The OPEC logo. Reuters
The OPEC logo. Reuters

OPEC cut its forecast for global oil demand growth this year and next on Tuesday, highlighting weakness in China, India and other regions, marking the producer group's fourth consecutive downward revision in the 2024 outlook.

The weaker outlook highlights the challenge facing OPEC+, which comprises the Organization of the Petroleum Exporting Countries and allies such as Russia, which earlier this month postponed a plan to start raising output in December against a backdrop of falling prices.

In a monthly report on Tuesday, OPEC said world oil demand would rise by 1.82 million barrels per day in 2024, down from growth of 1.93 million bpd forecast last month. Until August, OPEC had kept the outlook unchanged since its first forecast in July 2023.

In the report, OPEC also cut its 2025 global demand growth estimate to 1.54 million bpd from 1.64 million bpd, Reuters.

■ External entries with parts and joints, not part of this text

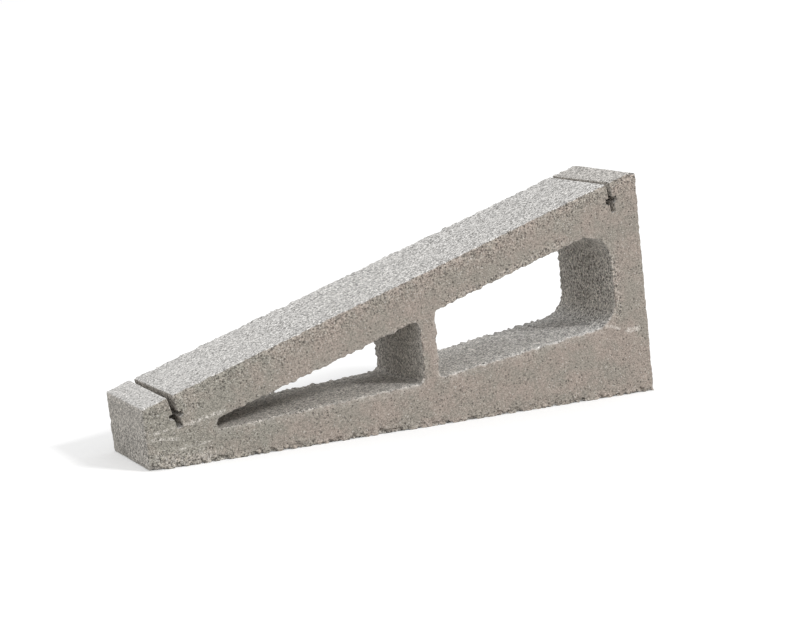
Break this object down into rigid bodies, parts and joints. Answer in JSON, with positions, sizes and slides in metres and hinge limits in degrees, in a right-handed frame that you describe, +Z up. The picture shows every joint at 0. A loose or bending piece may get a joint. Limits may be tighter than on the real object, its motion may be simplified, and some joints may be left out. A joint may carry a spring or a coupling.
{
  "type": "solar ballast block",
  "caption": "Wedge-shaped one-piece concrete ballast block that holds a solar module at a fixed tilt, with undercut clamp slots across its sloping seat.",
  "frame": {"origin": "middle of the foot's underside, under the centre of the bounding box", "axes": "+X from the low front end to the tall back end, Y across the block's width, +Z up"},
  "size_m": [1.0999, 0.29, 0.4617],
  "materials": {
    "concrete": "matt, dry-cast and open-grained"
  },
  "bodies": {
    "root": {"ballast_block": "concrete"}
  },
  "joints": []
}
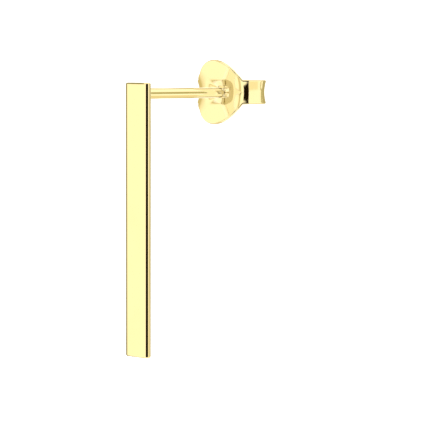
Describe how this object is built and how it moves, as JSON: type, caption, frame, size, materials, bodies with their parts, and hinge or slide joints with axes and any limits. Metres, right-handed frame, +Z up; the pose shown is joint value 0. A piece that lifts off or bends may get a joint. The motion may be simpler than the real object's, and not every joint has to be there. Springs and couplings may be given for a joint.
{
  "type": "bar stud earring with butterfly back",
  "caption": "Slim flat bar stud earring in gold plate, with an ear post near its top end and a sliding butterfly back.",
  "frame": {"origin": "centre of the bottom of the whole earring as it lies at rest on its side", "axes": "+X towards the bar's lower end, +Y back from the bar along the post, tipped up by the rest angle, +Z up"},
  "size_m": [0.0218, 0.0136, 0.0054],
  "materials": {
    "plated_bar": "polished yellow gold plate on silver",
    "plated_back": "bright stamped yellow gold plate on silver"
  },
  "bodies": {
    "earring": {"bar_and_post": "plated_bar"},
    "back": {"butterfly_back": "plated_back"}
  },
  "joints": [
    {"name": "back_slide", "type": "slide", "parent": "earring", "child": "back", "axis": [0, 0.9898, 0.1427], "range_m": [-0.0085, 0.006]}
  ]
}
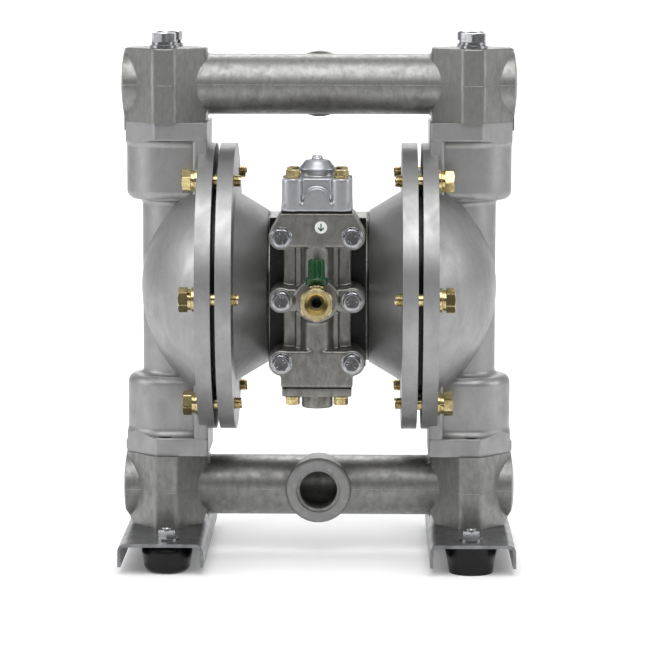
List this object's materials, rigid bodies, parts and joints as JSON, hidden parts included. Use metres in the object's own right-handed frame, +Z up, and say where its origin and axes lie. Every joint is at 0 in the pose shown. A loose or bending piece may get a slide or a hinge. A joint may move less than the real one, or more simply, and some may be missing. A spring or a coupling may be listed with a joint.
{
  "type": "air operated double diaphragm pump",
  "caption": "Air operated double diaphragm pump: two round chambers on a centre block, pipe manifolds above and below, air valve in front, sheet brackets on rubber feet.",
  "frame": {"origin": "on the floor below the middle of the pump, on the shaft's mid-plane", "axes": "+X towards the right hand chamber along the shaft, +Y to the back where the discharge port faces, +Z up"},
  "size_m": [0.3138, 0.2462, 0.4171],
  "materials": {
    "cast_light": "satin light grey coat on a casting",
    "cast_mid": "mottled grey cast skin",
    "cast_dark": "satin dark grey coat on a casting",
    "cast_cover": "die cast, satin",
    "yellow_zinc": "yellow passivated zinc plating",
    "bright_zinc": "bright zinc plating",
    "plain_steel": "turned",
    "bracket_steel": "satin grey coat on sheet steel",
    "black_rubber": "moulded",
    "inlet_brass": "machined",
    "green_plastic": "moulded, semi gloss",
    "white_label": "printed film",
    "white_ball": "smooth",
    "bushing": "turned bearing plastic",
    "muffler_plastic": "moulded"
  },
  "bodies": {
    "frame": {"upper_manifold": "cast_mid", "lower_manifold": "cast_mid", "left_fluid_chamber": "cast_light", "right_fluid_chamber": "cast_light", "left_air_chamber": "cast_light", "right_air_chamber": "cast_light", "centre_block": "cast_dark", "air_valve_body": "cast_dark", "valve_top_cover": "cast_cover", "valve_bottom_cover": "cast_cover", "valve_body_gasket": "black_rubber", "valve_cover_gaskets": "black_rubber", "centre_gaskets": "black_rubber", "manifold_bolts": "bright_zinc", "manifold_flat_washers": "bright_zinc", "manifold_spring_washers": "bright_zinc", "chamber_bolts": "yellow_zinc", "chamber_flat_washers": "yellow_zinc", "chamber_spring_washers": "yellow_zinc", "valve_body_bolts": "bright_zinc", "valve_bolt_flat_washers": "bright_zinc", "valve_bolt_spring_washers": "bright_zinc", "top_cover_screws": "yellow_zinc", "bottom_cover_screws": "yellow_zinc", "cover_screw_washers": "yellow_zinc", "left_foot_bracket": "bracket_steel", "right_foot_bracket": "bracket_steel", "rubber_feet": "black_rubber", "foot_studs": "bright_zinc", "foot_nuts": "bright_zinc", "foot_washers": "bright_zinc", "valve_seats": "plain_steel", "seat_o_rings": "black_rubber", "air_chamber_screws": "plain_steel", "shaft_bushes": "bushing", "shaft_seals": "black_rubber", "left_diaphragm": "black_rubber", "right_diaphragm": "black_rubber", "pilot_bushes": "bushing", "spool_sleeve": "bushing", "inlet_valve_body": "inlet_brass", "inlet_ball_seats": "white_ball", "round_label": "white_label", "exhaust_muffler": "muffler_plastic"},
    "shaft": {"diaphragm_shaft": "plain_steel", "inner_plates": "plain_steel", "outer_plates": "plain_steel", "shaft_nuts": "plain_steel"},
    "pilot": {"pilot_rod": "plain_steel"},
    "spool": {"valve_spool": "cast_cover", "spool_seal_rings": "black_rubber"},
    "left_suction_ball": {"left_suction_ball": "white_ball"},
    "right_suction_ball": {"right_suction_ball": "white_ball"},
    "left_discharge_ball": {"left_discharge_ball": "white_ball"},
    "right_discharge_ball": {"right_discharge_ball": "white_ball"},
    "inlet_cock": {"inlet_handle": "green_plastic", "inlet_valve_stem": "inlet_brass", "inlet_valve_ball": "plain_steel"}
  },
  "joints": [
    {"name": "shaft_slide", "type": "slide", "parent": "frame", "child": "shaft", "axis": [1, 0, 0], "range_m": [-0.014, 0.014], "deforming": ["left_diaphragm", "right_diaphragm"]},
    {"name": "pilot_slide", "type": "slide", "parent": "frame", "child": "pilot", "axis": [1, 0, 0], "range_m": [-0.005, 0.005]},
    {"name": "spool_slide", "type": "slide", "parent": "frame", "child": "spool", "axis": [0, 0, 1], "range_m": [0, 0.012]},
    {"name": "left_suction_lift", "type": "slide", "parent": "frame", "child": "left_suction_ball", "axis": [0, 0, 1], "range_m": [0, 0.008]},
    {"name": "left_discharge_lift", "type": "slide", "parent": "frame", "child": "left_discharge_ball", "axis": [0, 0, 1], "range_m": [0, 0.008]},
    {"name": "right_suction_lift", "type": "slide", "parent": "frame", "child": "right_suction_ball", "axis": [0, 0, 1], "range_m": [0, 0.008]},
    {"name": "right_discharge_lift", "type": "slide", "parent": "frame", "child": "right_discharge_ball", "axis": [0, 0, 1], "range_m": [0, 0.008]},
    {"name": "inlet_turn", "type": "hinge", "parent": "frame", "child": "inlet_cock", "pos_m": [0, -0.116, 0.2149], "axis": [0, 0, 1], "range_deg": [0, 90]}
  ],
  "couplings": [
    {"joint": "pilot_slide", "follows": "shaft_slide", "ratio": 0.357}
  ]
}
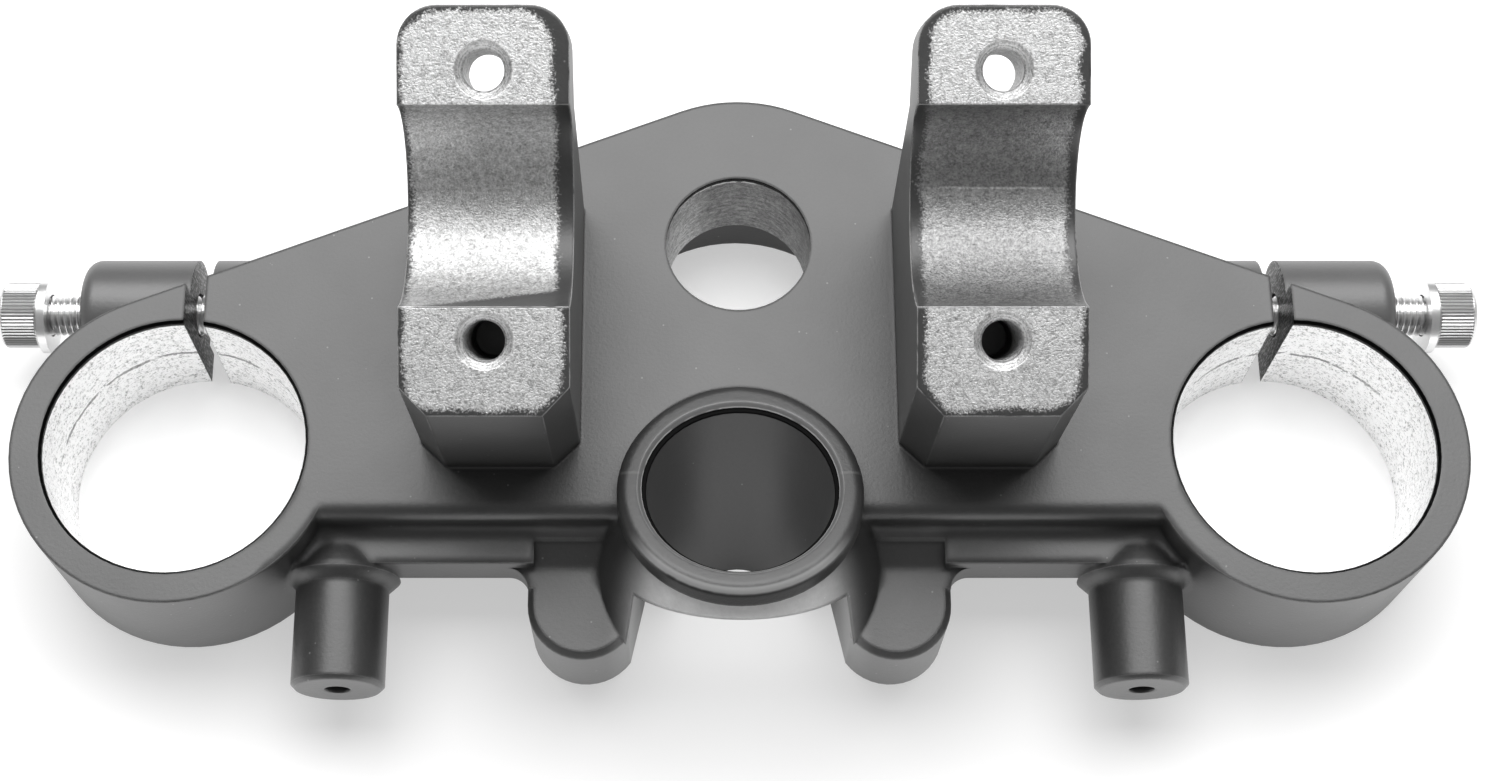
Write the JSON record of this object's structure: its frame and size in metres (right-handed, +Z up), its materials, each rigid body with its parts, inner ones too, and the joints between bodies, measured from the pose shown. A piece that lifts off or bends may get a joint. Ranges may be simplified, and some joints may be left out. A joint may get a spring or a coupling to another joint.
{
  "type": "motorcycle triple clamp",
  "caption": "Upper fork clamp of a motorcycle: split fork rings with pinch screws, handlebar saddles on two arms, a stem bore and an ignition boss, in one casting.",
  "frame": {"origin": "on the steering stem's axis, in the top face of the deck", "axes": "+X to the rider's right, +Y to the rear of the motorcycle, +Z up along the stem"},
  "size_m": [0.2928, 0.116, 0.0978],
  "materials": {
    "casting": "satin dark powder coat, bare blasted aluminium on the clamping faces and in the bores",
    "screw_steel": "bright plated steel"
  },
  "bodies": {
    "root": {"yoke": "casting", "pinch_screw_left": "screw_steel", "pinch_screw_right": "screw_steel", "pinch_washer_left": "screw_steel", "pinch_washer_right": "screw_steel"}
  },
  "joints": []
}
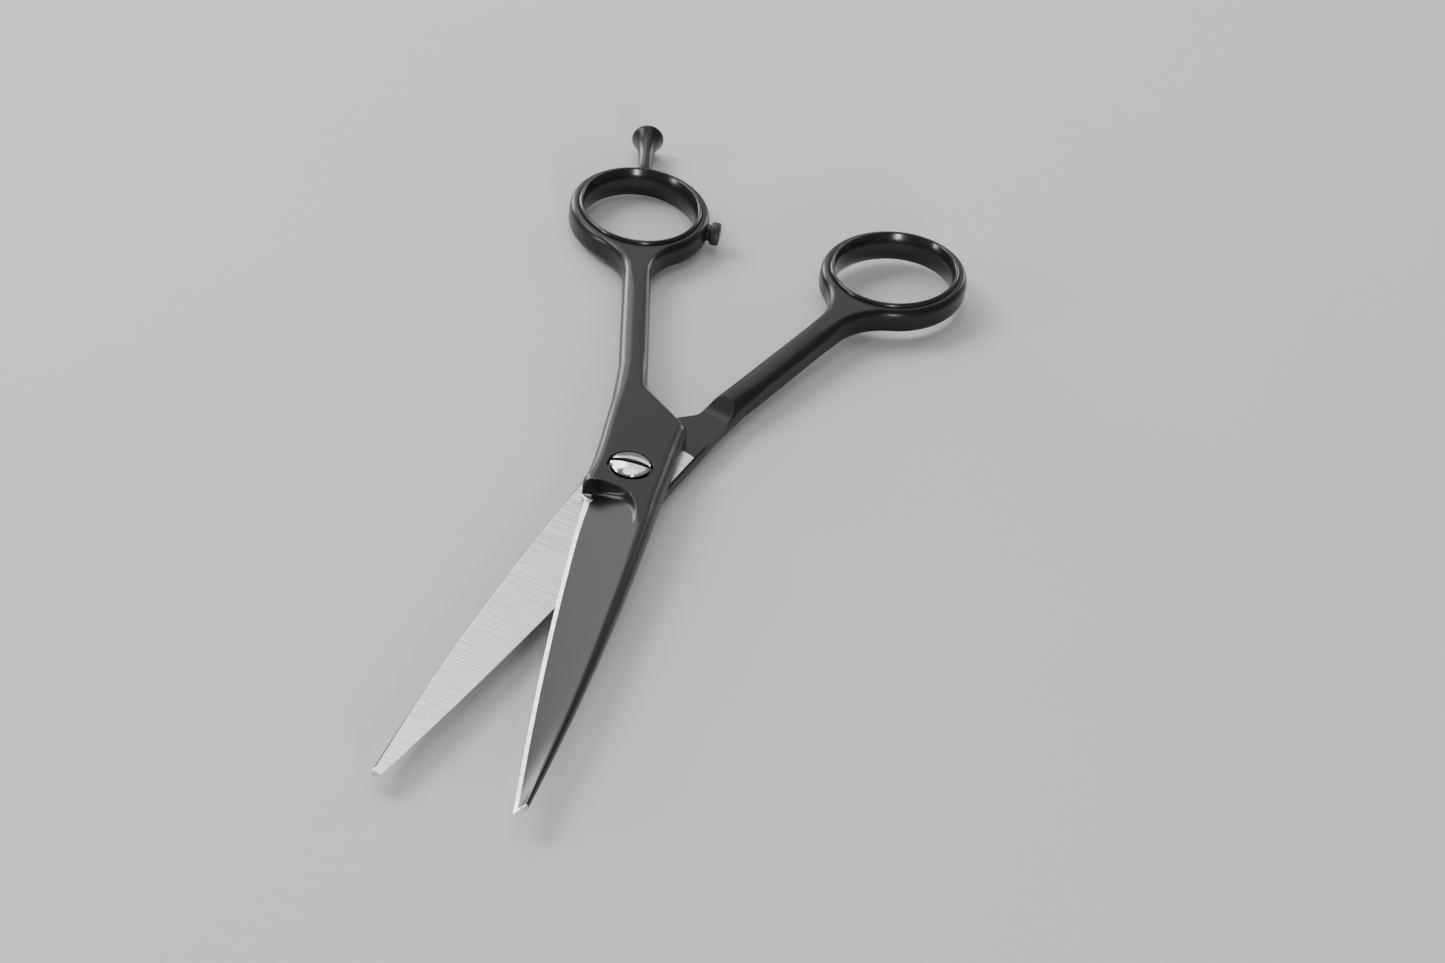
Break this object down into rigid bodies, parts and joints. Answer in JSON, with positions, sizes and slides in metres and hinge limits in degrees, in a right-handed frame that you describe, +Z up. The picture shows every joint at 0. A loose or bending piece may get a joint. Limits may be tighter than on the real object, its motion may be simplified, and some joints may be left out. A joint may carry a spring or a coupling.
{
  "type": "hair cutting shears",
  "caption": "Black hair cutting shears: crossed forged halves on a slotted tension screw, with lined finger rings, a closing bumper and a finger rest.",
  "frame": {"origin": "the pivot axis, at the flat underside of the thumb half that the shears rest on", "axes": "+Z up along the pivot axis; the finger half's blade points along -Y and its handle towards +Y; +X towards the thumb ring"},
  "size_m": [0.0729, 0.1915, 0.0078],
  "materials": {
    "coated_steel": "thin satin black coating over forged stainless steel; the inner faces, cutting edges and blunt tips are ground bare",
    "polished_steel": "polished",
    "bush_plastic": "smooth moulded",
    "lock_nylon": "plain nylon",
    "insert_plastic": "glossy moulded plastic",
    "bumper_rubber": "smooth hard rubber"
  },
  "bodies": {
    "finger_side": {"finger_half": "coated_steel", "glide_bush": "bush_plastic", "finger_ring_insert": "insert_plastic", "bumper": "bumper_rubber", "finger_rest": "coated_steel"},
    "thumb_side": {"thumb_half": "coated_steel", "thumb_ring_insert": "insert_plastic"},
    "screw": {"pivot_screw": "polished_steel", "thread_lock": "lock_nylon"}
  },
  "joints": [
    {"name": "blade_pivot", "type": "hinge", "parent": "finger_side", "child": "thumb_side", "pos_m": [0, 0, 0.0034], "axis": [0, 0, 1], "range_deg": [-105.7, 14.3]},
    {"name": "tension_screw", "type": "hinge", "parent": "thumb_side", "child": "screw", "pos_m": [0, 0, 0.0034], "axis": [0, 0, 1], "range_deg": [-90, 90]}
  ]
}
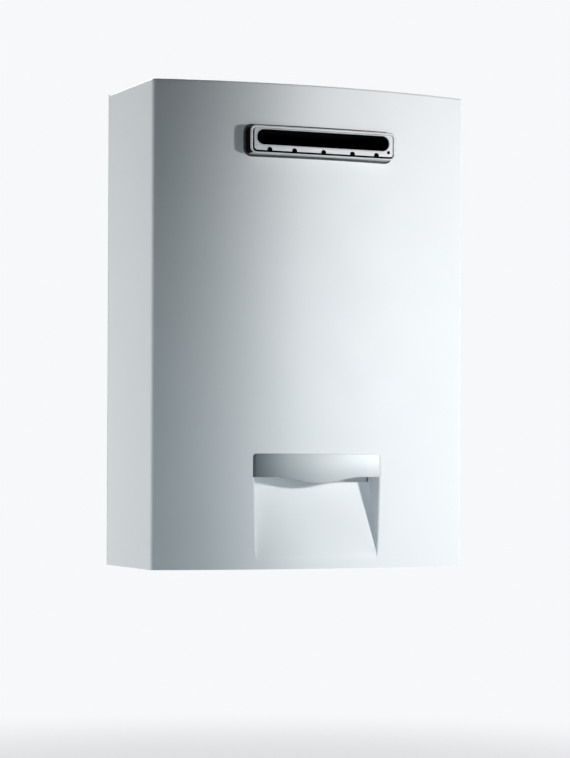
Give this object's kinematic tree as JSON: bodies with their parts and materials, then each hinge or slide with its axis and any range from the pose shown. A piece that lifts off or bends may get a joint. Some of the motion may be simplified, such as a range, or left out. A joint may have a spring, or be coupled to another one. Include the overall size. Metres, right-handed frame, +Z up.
{
  "type": "gas water heater",
  "caption": "Wall-hung outdoor gas water heater: white steel casing with a bowed front, a slotted stainless flue outlet near the top and a recess under a silver bar.",
  "frame": {"origin": "on the wall plane, at the middle of the casing's width and level with its lower edge", "axes": "+Z up along the casing, +Y into the wall, +X to the right as seen from the front"},
  "size_m": [0.41, 0.1936, 0.599],
  "materials": {
    "white_enamel": "white powder coat, satin gloss",
    "silver_plastic": "silver-grey lacquer, satin",
    "black_rubber": "matt",
    "zinc_steel": "zinc-plated sheet",
    "stainless": "pressed stainless steel, satin",
    "copper": "bare copper",
    "cast_aluminium": "die-cast",
    "brass": "machined",
    "ceramic": "white ceramic with steel rod",
    "black_plastic": "moulded",
    "white_plastic": "moulded",
    "grey_plastic": "moulded",
    "green_board": "lacquered board"
  },
  "bodies": {
    "chassis": {"cover_screws": "zinc_steel", "rear_panel": "zinc_steel", "bottom_plate": "zinc_steel", "terminal_housing": "stainless", "terminal_face": "stainless", "terminal_seal": "black_rubber", "flue_collector": "stainless", "fin_pack": "copper", "fin_tubes": "copper", "end_plates": "copper", "water_header": "copper", "combustion_chamber": "copper", "wrap_tube": "copper", "stack_brackets": "zinc_steel", "burner_tray": "stainless", "burner_blades": "stainless", "gas_manifold": "cast_aluminium", "injectors": "brass", "ignition_electrodes": "ceramic", "flame_rod": "ceramic", "overheat_switch": "black_plastic", "air_duct": "zinc_steel", "fan_housing": "zinc_steel", "fan_bracket": "zinc_steel", "fan_motor": "black_plastic", "gas_fitting": "brass", "gas_valve": "cast_aluminium", "solenoid_coils": "black_plastic", "gas_feed_pipe": "copper", "cold_inlet": "brass", "flow_sensor": "black_plastic", "flow_valve": "brass", "servo_motor": "black_plastic", "cold_pipe": "copper", "hot_pipe": "copper", "hot_outlet": "brass", "relief_valve": "brass", "pipe_nuts": "brass", "pipe_clips": "zinc_steel", "control_box": "grey_plastic", "control_lid": "grey_plastic", "circuit_board": "green_board", "ignition_transformer": "black_plastic", "wiring_loom": "black_plastic", "cable_gland": "black_plastic", "case_screws": "zinc_steel"},
    "cover": {"front_cover": "white_enamel", "trim_bar": "silver_plastic", "terminal_gasket": "black_rubber", "intake_baffle": "white_enamel"},
    "fan_rotor": {"fan_shaft": "stainless", "fan_impeller": "zinc_steel"},
    "safety_plunger": {"safety_plunger": "stainless"},
    "main_plunger": {"main_plunger": "stainless"},
    "drain_plug": {"drain_plug": "black_plastic", "inlet_filter": "white_plastic"},
    "turbine": {"flow_turbine": "white_plastic"},
    "spindle": {"valve_spindle": "stainless"}
  },
  "joints": [
    {"name": "cover_slide", "type": "slide", "parent": "chassis", "child": "cover", "axis": [0, -1, 0], "range_m": [0, 0.25]},
    {"name": "fan_spin", "type": "hinge", "parent": "chassis", "child": "fan_rotor", "pos_m": [-0.062, -0.07, 0.10405], "axis": [0, 1, 0], "continuous": true},
    {"name": "safety_plunger_slide", "type": "slide", "parent": "chassis", "child": "safety_plunger", "axis": [1, 0, 0], "range_m": [0, 0.003], "stiffness_N_per_m": 500, "springref_m": -0.002},
    {"name": "main_plunger_slide", "type": "slide", "parent": "chassis", "child": "main_plunger", "axis": [1, 0, 0], "range_m": [0, 0.003], "stiffness_N_per_m": 500, "springref_m": -0.002},
    {"name": "drain_plug_slide", "type": "slide", "parent": "chassis", "child": "drain_plug", "axis": [0, 0, -1], "range_m": [0, 0.018]},
    {"name": "turbine_spin", "type": "hinge", "parent": "chassis", "child": "turbine", "pos_m": [0.165, -0.033, 0.086], "axis": [0, 0, 1], "continuous": true},
    {"name": "spindle_turn", "type": "hinge", "parent": "chassis", "child": "spindle", "pos_m": [0.165, -0.033, 0.13], "axis": [0, 1, 0], "range_deg": [0, 90]}
  ]
}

China accounted for the bulk of the 2024 downgrade. OPEC trimmed its Chinese growth forecast to 450,000 bpd from 580,000 bpd and said diesel use in September fell year-on-year for a seventh consecutive month.

"Diesel has been under pressure from a slowdown in construction amid weak manufacturing activity, combined with the ongoing deployment of LNG-fuelled trucks," OPEC said with reference to China.

Oil pared gains after the report was issued, with Brent crude trading below $73 a barrel.

Forecasts on the strength of demand growth in 2024 vary widely, partly due to differences over demand from China and the pace of the world's switch to cleaner fuels.

OPEC is still at the top of industry estimates and has a long way to go to match the International Energy Agency's far lower view.

The IEA, which represents industrialised countries, sees demand growth of 860,000 bpd in 2024. The agency is scheduled to update its figures on Thursday.

- OUTPUT RISES

OPEC+ has implemented a series of output cuts since late 2022 to support prices, most of which are in place until the end of 2025.

The group was to start unwinding the most recent layer of cuts of 2.2 million bpd from December but said on Nov. 3 it will delay the plan for a month, as weak demand and rising supply outside the group maintain downward pressure on the market.

OPEC's output is also rising, the report showed, with Libyan production rebounding after being cut by unrest. OPEC+ pumped 40.34 million bpd in October, up 215,000 bpd from September. Iraq cut output to 4.07 million bpd, closer to its 4 million bpd quota.

As well as Iraq, OPEC has named Russia and Kazakhstan as among the OPEC+ countries which pumped above quotas.

Russia's output edged up in October by 9,000 bpd to about 9.01 million bpd, OPEC said, slightly above its quota.